Media Unlimited takes a reasoned, complex look at the phenomena of torrential media and presents it all in a fresh and lucid way. The book makes us consider the ways in which we swim among images and sounds, the ways we construct our desires and interests in response to what Gitlin argues is a major shift in the experience of being human after the 20th century.

Gitlin's reading of media flows is -- dare I say -- hip. When he writes about hackers or Eminem, I don't get the feeling that he has only read about them in the Times.

I appreciate that the book is respectful of fandom, aware of the value of passions (even fleeting, meta, hyper-mediated passions ... this morning I found myself nostalgically singing along with a song from my college days, ABC's "When Smokey Sings," an homage to Smokey Robinson, when the video came on VH1 Classic ... that's passion thrice removed), and willing to grant acknowledgement to potential progressive influence where it's due.

I hope the book catches a wave.
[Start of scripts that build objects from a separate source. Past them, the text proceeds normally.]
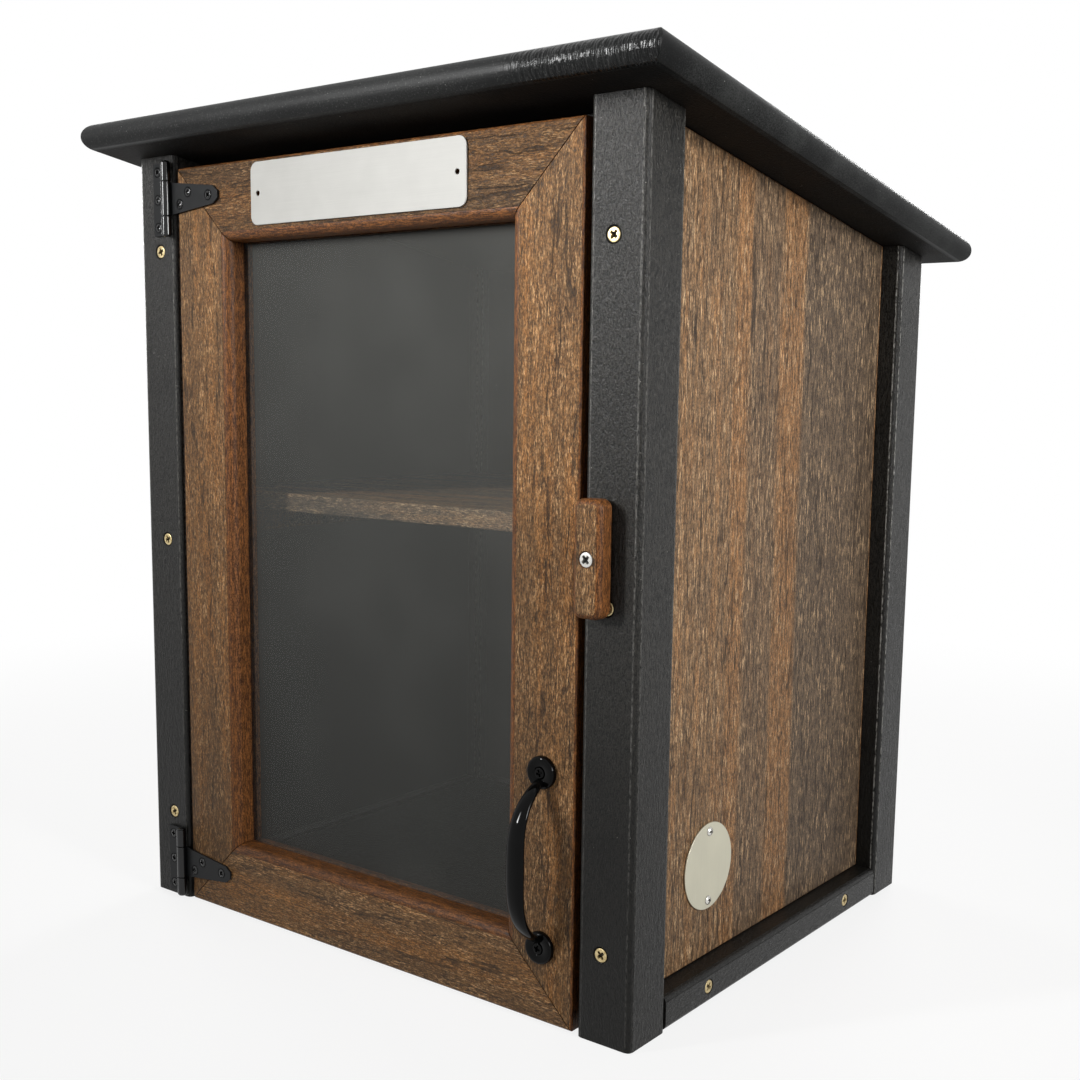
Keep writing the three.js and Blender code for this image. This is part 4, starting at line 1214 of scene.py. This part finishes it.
def floor_finish():
    """Matt near the box, and the backdrop's white from 1.3 m on."""
    f = Finish("pale_floor")
    seen = seen_share(f)
    matt = f.node("ShaderNodeBsdfDiffuse", values=[f.mix(seen, rgb(66, 66, 66), rgb(240, 240, 238))])
    white = f.node("ShaderNodeEmission", values=[WHITE, 1.0])
    away = f.node("ShaderNodeVectorMath", {"operation": "LENGTH"}, [f.place], output="Value")
    share = seen * (0.84 + 0.16 * f.rise(away, 0.45, 1.3))
    return f.end(f.blend(share, matt, white))


FLOOR_RADIUS, FLOOR_THICK, FLOOR_TOP = 4.0, 0.01, -0.0005
disc = rod(FLOOR_RADIUS, -FLOOR_THICK, 0, 96)
floor = added("pale_floor", solid_mesh("pale_floor", laid(disc, (0, 0, FLOOR_TOP))))
floor.data.materials.append(floor_finish())

world = bpy.data.worlds.new("studio")
bpy.context.scene.world = world
sky = Finish("studio", owner=world)
backdrop = sky.node("ShaderNodeBackground", values=[sky.mix(seen_share(sky), SKY_LIGHT, WHITE)])
sky.node("ShaderNodeOutputWorld", values=[backdrop])
print("floor and backdrop:", floor.name, world.name)

# %% Lamps
def add_lamp(name, place, target, size, power, spread=180):
    """A flat lamp of some width and height that looks at a target. A small spread, in degrees,
    keeps its light near there."""
    lamp = bpy.data.lights.new(name, "AREA")
    lamp.shape = "RECTANGLE"
    (lamp.size, lamp.size_y), lamp.energy, lamp.spread = size, power, math.radians(spread)
    thing = added(name, lamp)
    thing.location = place
    thing.rotation_mode = "QUATERNION"
    thing.rotation_quaternion = (Vector(target) - Vector(place)).to_track_quat("-Z", "Y")
    thing.visible_camera = False


# Name, place, target, width and height, watts, and spread.
lamps = [
    ("front_lamp", (-0.6, -1.35, 0.95), (0.14, -0.2, 0.64), (0.13, 0.7), 2.8, 50),
    ("side_lamp", (1.5, -0.34, 0.75), (0.2, -0.12, 0.44), (0.28, 0.5), 2.2, 60),
    ("left_lamp", (-1.7, 0.50, 0.75), (-0.2, 0.05, 0.36), (0.7, 0.7), 2.6, 64),
    ("back_lamp", (-0.4, 2.0, 0.9), (0, 0.2, 0.3), (0.8, 0.8), 5.0, 64),
    ("top_lamp", (0.1, 0.3, 2.4), (0, 0, 0.3), (1.4, 1.4), 8.5),
]
for lamp in lamps:
    add_lamp(*lamp)
print("lamps:", len(lamps))
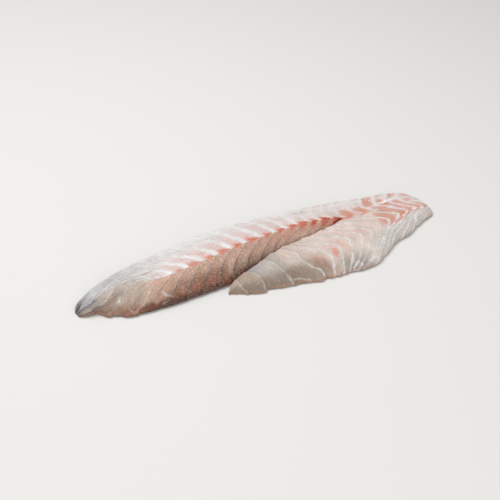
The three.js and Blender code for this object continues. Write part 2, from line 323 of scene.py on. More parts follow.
def lobe_surface(x, lobe, walled):
    """Points (x, y, z) of one lobe's edge and top, and of its wall, one row per section."""
    loin = lobe == "loin"
    side = 1 if loin else -1
    outer = back_edge(x) if loin else front_edge(x)
    # The knife leaves an uneven outline, with small notches where the segments end.
    notch = 0.45 * (1 + mottle(x, 0, 5.2, 11 + loin)) + 0.3 * (1 + mottle(x, 0, 2.1, 13 + loin))
    if not loin:
        notch = notch * (1 + 1.7 * ramp(-x, -80, -40)) - 1.3 * ramp(-x, -10, 20)
    outer = outer - side * notch * (0.5 if loin else 1)
    shoulder = back_shoulder(x) if loin else front_shoulder(x)
    crown = loin_crown(x) if loin else flap_crown(x)
    inner = ridge_line(x) if loin or not walled else cut_edge(x)
    settled = np.clip((JOIN_X - x) / SETTLE_LENGTH, 0, 1) * walled
    nibbled = 1 if loin else 1 + 2.2 * ramp(x, -30, 0)
    inner = inner + settled * nibbled * (0.5 * mottle(x, 0, 6.3, 15 + loin)
                                         + 0.3 * mottle(x, 0, 2.2, 17 + loin))
    height = ridge_height(x) if loin or not walled else cut_height(x)
    width = np.abs(inner - outer)
    tuck = np.minimum(EDGE_TUCK, width * 0.2)
    low = LOW_SHARE * shoulder
    # The ends lie a hair beyond the first and last section, so those keep some height.
    start = HEAD_X if loin else FLAP_X
    fall = np.minimum(end_fall(x, TAIL_X + 0.15, TAIL_ROUND), end_fall(x, start - 0.2, TIP_ROUND))
    outer, width, shoulder, crown, inner, height, low, fall, tuck = (
        value[:, None] for value in (outer, width, shoulder, crown, inner, height, low, fall, tuck))
    angle = np.linspace(0, np.pi / 2, EDGE_ROWS, endpoint=False)[None]
    edge_y = outer - side * tuck * (1 - np.sin(angle))
    edge_z = low * (1 - np.cos(angle)) * fall
    t = TOP_ACROSS[None]
    roll = np.minimum(EDGE_ROLL / width, 0.5)
    middle = (shoulder + 3 * height) / 4 + crown
    base = (shoulder + (-3 * shoulder + 4 * middle - height) * t
            + (2 * shoulder - 4 * middle + 2 * height) * t * t)
    turn = np.sqrt(1 - (1 - np.clip(t / roll, 0, 1)) ** 2)
    top_y = outer + (inner - outer) * t
    xx = np.broadcast_to(x[:, None], top_y.shape)
    if loin:
        relief = LOIN_RELIEF * leaf(loin_phase(xx, t)) * ramp(xx, -130, -90) - 0.08
    else:
        relief = FLAP_RELIEF * leaf(flap_phase(xx, 1 - t))
    if not walled:
        relief = relief * np.clip((1 - t) / 0.25, 0, 1)
    if loin:
        relief = relief + 0.11 * mottle(xx, top_y, 2.3, 31) + 0.07 * mottle(xx, top_y, 1.3, 32)
    else:
        relief = relief + 0.09 * mottle(xx, top_y, 2.3, 33) + 0.06 * mottle(xx, top_y, 1.3, 34)
    off_slit = top_y - SLIT_Y - SLIT_SLANT * (xx - SLIT_X)
    slit = SLIT_DEPTH * np.exp(-((xx - SLIT_X) / SLIT_LENGTH) ** 2 - (off_slit / SLIT_WIDTH) ** 2)
    top_z = (low + (base - low) * turn + relief * ramp(t, 0.05, 0.25) - slit) * fall
    y = np.concatenate([edge_y, top_y], 1)
    z = np.concatenate([edge_z, top_z], 1)
    if walled:
        foot = wall_foot(x) if loin else flap_foot(x)
        fringe = 2.2 * mottle(x, 0, 4.4, 19) + 1.2 * mottle(x, 0, 2.0, 18)
        fringe = fringe * ramp(-x, 140, 155) * ramp(x, -186, -178)
        fringe = fringe - SCRAP_OUT * np.exp(-((x - SCRAP_X) / SCRAP_HALF) ** 4)
        foot = (foot + loin * (fringe + 0.4 + 0.4 * mottle(x, 0, 3.0, 20)) * settled)[:, None]
        q = (np.arange(1, WALL_ROWS + 1) / WALL_ROWS)[None]
        reach = np.minimum(q / FOOT_FROM, 1)
        under = FOOT_TUCK * np.clip((q - FOOT_FROM) / (1 - FOOT_FROM), 0, 1) ** 2
        settle = np.clip((JOIN_X - x[:, None]) / SETTLE_LENGTH, 0, 1)
        sag = LOIN_SAG if loin else FLAP_SAG
        xx = np.broadcast_to(x[:, None], (len(x), WALL_ROWS))
        relief = WALL_RELIEF * leaf(wall_phase(xx, q)) * np.sin(np.pi * q) if loin else 0
        down_mm = WALL_SPAN * q
        rough = 0.16 * mottle(xx, down_mm, 1.7, 35) + 0.2 * mottle(xx, down_mm, 4.1, 36)
        rough = rough + 0.6 * head_fold(xx, q) * loin
        relief = relief + rough * np.sin(np.pi * q) ** 0.5
        wall_y = (inner + (foot - inner) * reach
                  + settle * (side * under - side * sag * np.sin(np.pi * reach) - relief))
        wall_z = top_z[:, -1:] * (1 - q)
        y = np.concatenate([y, wall_y], 1)
        z = np.concatenate([z, wall_z], 1)
        # The ridge is no sharp edge: four rows on each side of it are evened out.
        ridge = EDGE_ROWS + TOP_ROWS - 1
        for _ in range(RIDGE_SOFTENING):
            for a in (y, z):
                part = a[:, ridge - 4:ridge + 5]
                soft = (a[:, ridge - 5:ridge + 4] + 2 * part + a[:, ridge - 3:ridge + 6]) / 4
                part += (soft - part) * settle
    xx = np.broadcast_to(x[:, None], y.shape)
    bow = (TAIL_BOW * np.clip((xx - TAIL_X + BOW_LENGTH) / BOW_LENGTH, 0, 1)
           * (1 - ((y - BOW_Y) / BOW_HALF) ** 2))
    # The tip of the head end is split between two layers.
    split = TIP_SPLIT * ramp(-xx, 190, 197) * np.exp(-((y - SPLIT_Y) / SPLIT_WIDTH) ** 2)
    return np.stack([xx + bow + split, y, z], -1)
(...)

Gitlin was able to place the book in the context of the terrorst attacks in September 2001. So the book seems very fresh. Yet I expect it has legs as well.

McLuhan simplified3
Professor Gitlin's work is interesting, but he uses his introduction to distance his thoughts from McLuhan's, the rest of "Media Unlimited" reads like a Cliff's Notes version of "Understanding Media" and "The Medium is the Massage."

I thought "Media Unlimited" was fascinating at times (as all his books are), but it failed to deliver on the promises of the introduction. After saying that "the medium is the message" means almost nothing, the next 200 pages go on to explain in great detail how the torrent of media is, in the McLuhan sense, the message. It's not what is being said but how it is constantly washing over us that's important. Nothing new here.

His explanation of the word "speed" is fascinating, as is his hypothesis that the media torrent dictates a tendancy toward conservative values (an idea Chomsky kicked around years ago with his realization that in the television medium he must sound like he's from Neptune). There are gold coins to be found if the reader persists. Perhaps you'll love it if you skip the intro.

PS--If you're curious about why we're reading and writing these reviews as though they matter, pick up Gitlin's book. Great material on exactly this topic.